**** Data extract

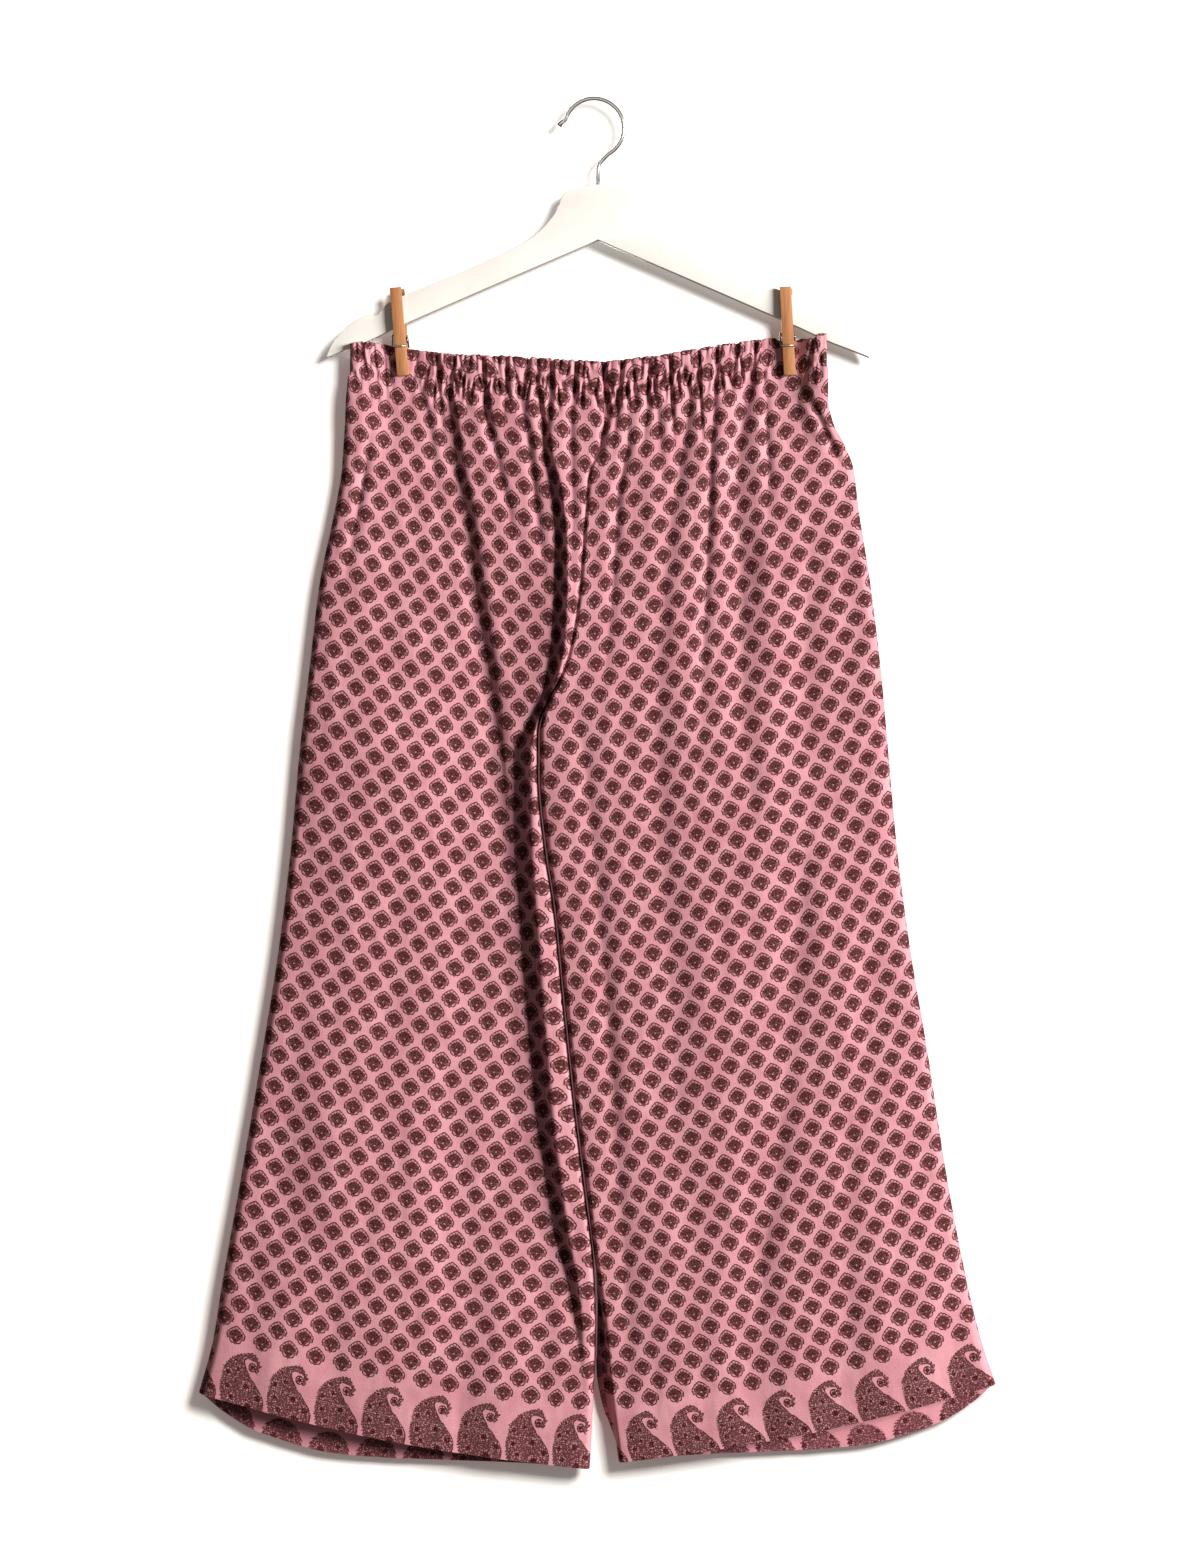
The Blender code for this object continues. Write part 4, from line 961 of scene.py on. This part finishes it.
def printed_cloth(name, ground, ink, ghost, turned):
    """Printed viscose crepe, plain woven and matt, with a slightly mottled ground. Ghost is how much the print
    pales above the hem, as on the cloth's inside, where turned is 1: the hem's turning shows the cones' feet."""
    material, add = new_material(name)
    flat_noise = {"noise_dimensions": "2D", "Vector": "mm"}
    add("uv", "UVMap", uv_map="print")
    add("mm", "VectorMath", "uv", operation="SCALE", Scale=1000.0)
    # the block's hand-cut edges wander a little
    add("wander", "TexNoise", Scale=0.9, Detail=1.0, **flat_noise)
    add("centred", "VectorMath", "wander.Color", (0.5, 0.5, 0.5), operation="SUBTRACT")
    add("wandered", "VectorMath", "centred", (0.7, 0.7, 0.0), "mm", operation="MULTIPLY_ADD")
    add("spot", "SeparateXYZ", "wandered")
    add("sewing_uv", "UVMap", uv_map="sewing")
    add("sewing_mm", "VectorMath", "sewing_uv", operation="SCALE", Scale=1000.0)
    add("sewing", "SeparateXYZ", "sewing_mm")
    add("speckle", "TexNoise", Scale=0.9, Detail=2.0, Roughness=0.7, **flat_noise)
    add("teeth", "TexNoise", Scale=0.5, Detail=1.0, Roughness=0.6, **flat_noise)
    draw_field(add)
    draw_border(add, turned)
    for row in (
        ("any_ink", "MAXIMUM", "field_ink", "border_ink"), ("ghosting", "SUBTRACT", 1.0, "near_hem"),
        ("ghosted", "MULTIPLY", "ghosting", ghost), ("left_ink", "SUBTRACT", 1.0, "ghosted"),
        ("ink", "MULTIPLY", "any_ink", "left_ink"),
        # the hem's stitches, worked in a paler thread
        ("hem_off0", "SUBTRACT", "sewing.Y", STITCH_LINE), ("hem_off", "ABSOLUTE", "hem_off0"),
        ("stitch_run", "MULTIPLY", "sewing.X", 1 / STITCH_LENGTH), ("stitch_frac", "FRACT", "stitch_run"),
        ("stitch_gap", "LESS_THAN", "stitch_frac", STITCH_SHARE), ("hem_line", "SMOOTHSTEP", "hem_off", 0.65, 0.3),
        ("stitch", "MULTIPLY", "hem_line", "stitch_gap"), ("stitch_soft", "MULTIPLY", "stitch", 0.22),
        ("stitch_dent", "MULTIPLY", "hem_line", -0.8),
    ):
        add(*row)
    # the ground is mottled, and the ink a little uneven
    add("mottle", "TexNoise", Scale=0.035, Detail=3.0, Roughness=0.6, **flat_noise)
    add("grain", "TexNoise", Scale=1.1, Detail=2.0, Roughness=0.6, **flat_noise)
    add("ground", "ValToRGB", "mottle", ramp=tuple(zip((0.3, 0.7), ground)))
    add("ground_grain", "MapRange", "grain", 0.3, 0.7, 0.88, 1.12)
    add("ground_scaled", "VectorMath", "ground", operation="SCALE", Scale="ground_grain")
    add("ink_colour", "ValToRGB", "grain", ramp=tuple(zip((0.3, 0.7), ink)))
    skipped = [None] * 5  # the mixing node's inputs for other kinds of data
    add("colour", "Mix", "ink", *skipped, "ground_scaled", "ink_colour", data_type="RGBA")
    add("stitched", "Mix", "stitch_soft", *skipped, "colour.2", hex_colour("B89A9A"), data_type="RGBA")
    # the weave: threads 1.6 mm apart, drawn coarser than the real 0.3 mm so that they show
    add("warp", "TexWave", bands_direction="X", Vector="mm", Scale=0.2, Distortion=0.6, Detail=1.0)
    add("weft", "TexWave", bands_direction="Y", Vector="mm", Scale=0.2, Distortion=0.6, Detail=1.0)
    add("crepe", "TexNoise", Scale=0.5, Detail=3.0, Roughness=0.7, **flat_noise)
    add("weave", "ADD", "warp", "weft")
    add("weave_small", "MULTIPLY", "weave", 0.12)
    add("woven", "ADD", "weave_small", "crepe")
    add("height", "ADD", "woven", "stitch_dent")
    add("bump", "Bump", Strength=0.35, Distance=0.0004, Height="height")
    add("rough", "MapRange", "crepe", 0.3, 0.7, 0.66, 0.82)
    inputs = {
        "Base Color": "stitched.2",
        "Roughness": "rough",
        "Specular IOR Level": 0.08,
        "Sheen Weight": 0.03,
        "Sheen Roughness": 0.45,
        "Sheen Tint": hex_colour("E8B4BA"),
        "Normal": "bump",
    }
    add("shader", "BsdfPrincipled", **inputs)
    add("out", "OutputMaterial", "shader")
    return material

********

Job ▸
Reproduce all data above, unchanged.

Answer for this exercise ▸
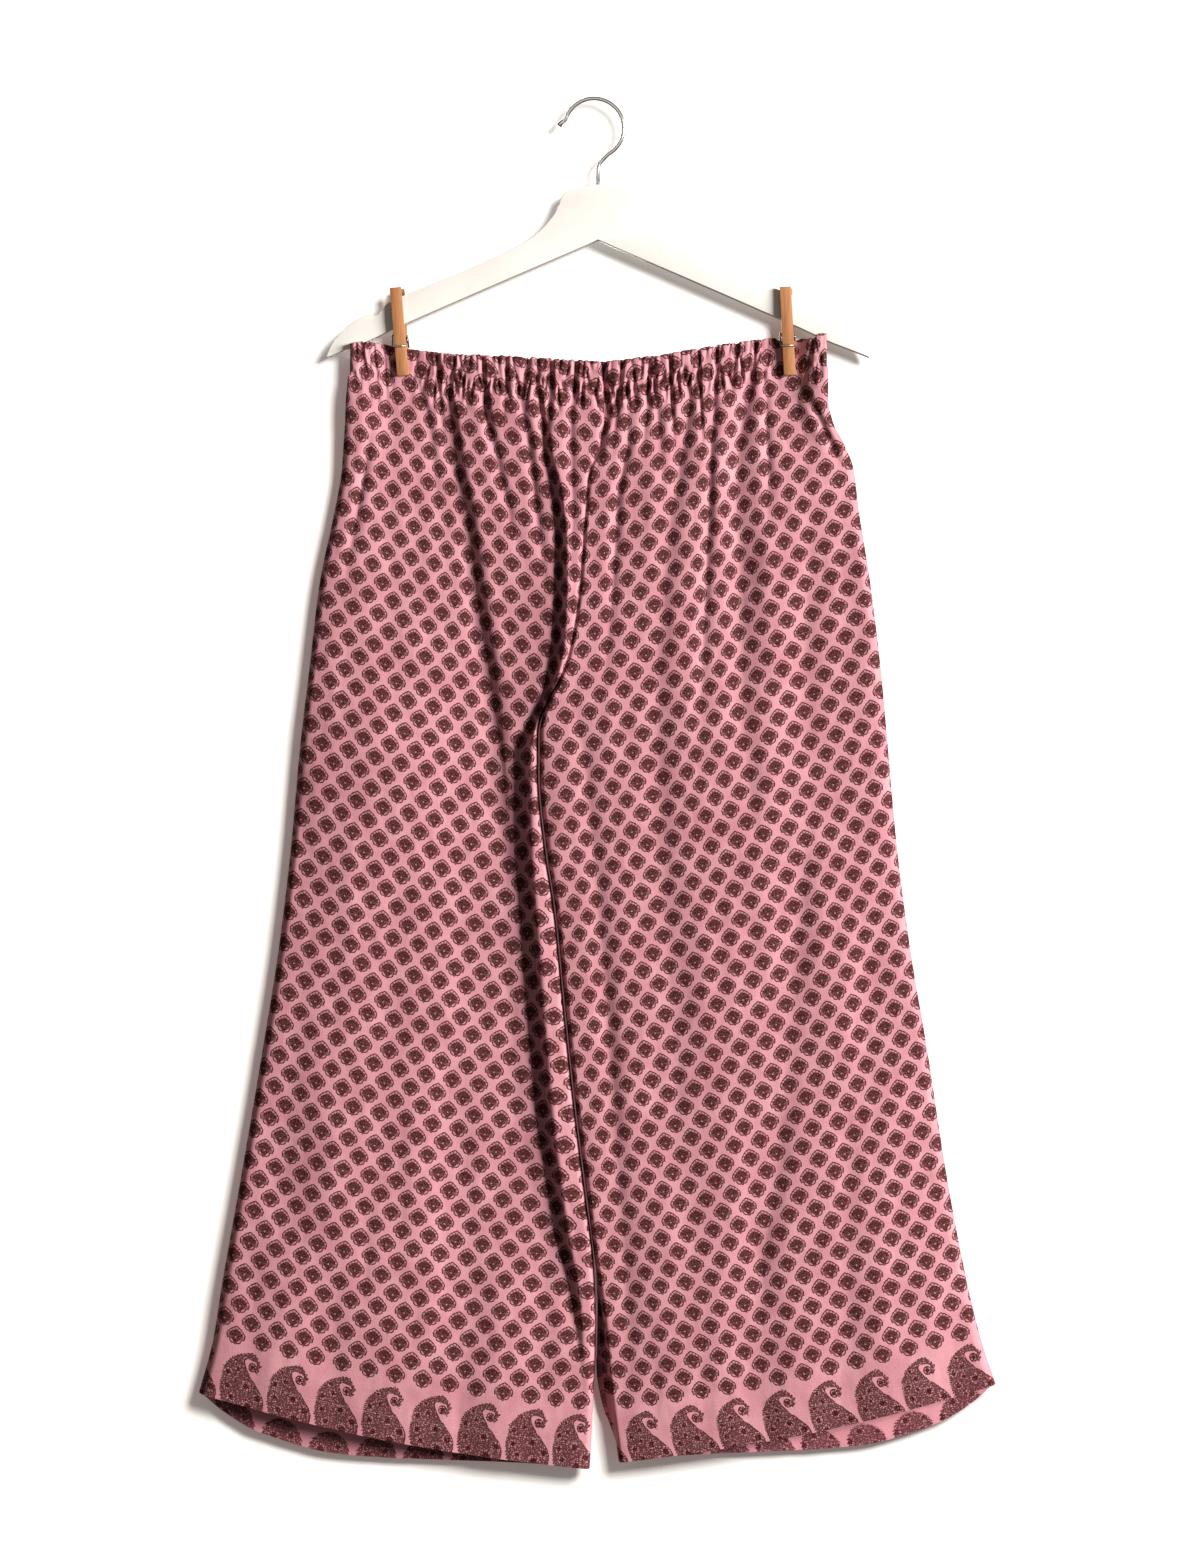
The Blender code for this object continues. Write part 4, from line 961 of scene.py on. This part finishes it.
def printed_cloth(name, ground, ink, ghost, turned):
    """Printed viscose crepe, plain woven and matt, with a slightly mottled ground. Ghost is how much the print
    pales above the hem, as on the cloth's inside, where turned is 1: the hem's turning shows the cones' feet."""
    material, add = new_material(name)
    flat_noise = {"noise_dimensions": "2D", "Vector": "mm"}
    add("uv", "UVMap", uv_map="print")
    add("mm", "VectorMath", "uv", operation="SCALE", Scale=1000.0)
    # the block's hand-cut edges wander a little
    add("wander", "TexNoise", Scale=0.9, Detail=1.0, **flat_noise)
    add("centred", "VectorMath", "wander.Color", (0.5, 0.5, 0.5), operation="SUBTRACT")
    add("wandered", "VectorMath", "centred", (0.7, 0.7, 0.0), "mm", operation="MULTIPLY_ADD")
    add("spot", "SeparateXYZ", "wandered")
    add("sewing_uv", "UVMap", uv_map="sewing")
    add("sewing_mm", "VectorMath", "sewing_uv", operation="SCALE", Scale=1000.0)
    add("sewing", "SeparateXYZ", "sewing_mm")
    add("speckle", "TexNoise", Scale=0.9, Detail=2.0, Roughness=0.7, **flat_noise)
    add("teeth", "TexNoise", Scale=0.5, Detail=1.0, Roughness=0.6, **flat_noise)
    draw_field(add)
    draw_border(add, turned)
    for row in (
        ("any_ink", "MAXIMUM", "field_ink", "border_ink"), ("ghosting", "SUBTRACT", 1.0, "near_hem"),
        ("ghosted", "MULTIPLY", "ghosting", ghost), ("left_ink", "SUBTRACT", 1.0, "ghosted"),
        ("ink", "MULTIPLY", "any_ink", "left_ink"),
        # the hem's stitches, worked in a paler thread
        ("hem_off0", "SUBTRACT", "sewing.Y", STITCH_LINE), ("hem_off", "ABSOLUTE", "hem_off0"),
        ("stitch_run", "MULTIPLY", "sewing.X", 1 / STITCH_LENGTH), ("stitch_frac", "FRACT", "stitch_run"),
        ("stitch_gap", "LESS_THAN", "stitch_frac", STITCH_SHARE), ("hem_line", "SMOOTHSTEP", "hem_off", 0.65, 0.3),
        ("stitch", "MULTIPLY", "hem_line", "stitch_gap"), ("stitch_soft", "MULTIPLY", "stitch", 0.22),
        ("stitch_dent", "MULTIPLY", "hem_line", -0.8),
    ):
        add(*row)
    # the ground is mottled, and the ink a little uneven
    add("mottle", "TexNoise", Scale=0.035, Detail=3.0, Roughness=0.6, **flat_noise)
    add("grain", "TexNoise", Scale=1.1, Detail=2.0, Roughness=0.6, **flat_noise)
    add("ground", "ValToRGB", "mottle", ramp=tuple(zip((0.3, 0.7), ground)))
    add("ground_grain", "MapRange", "grain", 0.3, 0.7, 0.88, 1.12)
    add("ground_scaled", "VectorMath", "ground", operation="SCALE", Scale="ground_grain")
    add("ink_colour", "ValToRGB", "grain", ramp=tuple(zip((0.3, 0.7), ink)))
    skipped = [None] * 5  # the mixing node's inputs for other kinds of data
    add("colour", "Mix", "ink", *skipped, "ground_scaled", "ink_colour", data_type="RGBA")
    add("stitched", "Mix", "stitch_soft", *skipped, "colour.2", hex_colour("B89A9A"), data_type="RGBA")
    # the weave: threads 1.6 mm apart, drawn coarser than the real 0.3 mm so that they show
    add("warp", "TexWave", bands_direction="X", Vector="mm", Scale=0.2, Distortion=0.6, Detail=1.0)
    add("weft", "TexWave", bands_direction="Y", Vector="mm", Scale=0.2, Distortion=0.6, Detail=1.0)
    add("crepe", "TexNoise", Scale=0.5, Detail=3.0, Roughness=0.7, **flat_noise)
    add("weave", "ADD", "warp", "weft")
    add("weave_small", "MULTIPLY", "weave", 0.12)
    add("woven", "ADD", "weave_small", "crepe")
    add("height", "ADD", "woven", "stitch_dent")
    add("bump", "Bump", Strength=0.35, Distance=0.0004, Height="height")
    add("rough", "MapRange", "crepe", 0.3, 0.7, 0.66, 0.82)
    inputs = {
        "Base Color": "stitched.2",
        "Roughness": "rough",
        "Specular IOR Level": 0.08,
        "Sheen Weight": 0.03,
        "Sheen Roughness": 0.45,
        "Sheen Tint": hex_colour("E8B4BA"),
        "Normal": "bump",
    }
    add("shader", "BsdfPrincipled", **inputs)
    add("out", "OutputMaterial", "shader")
    return material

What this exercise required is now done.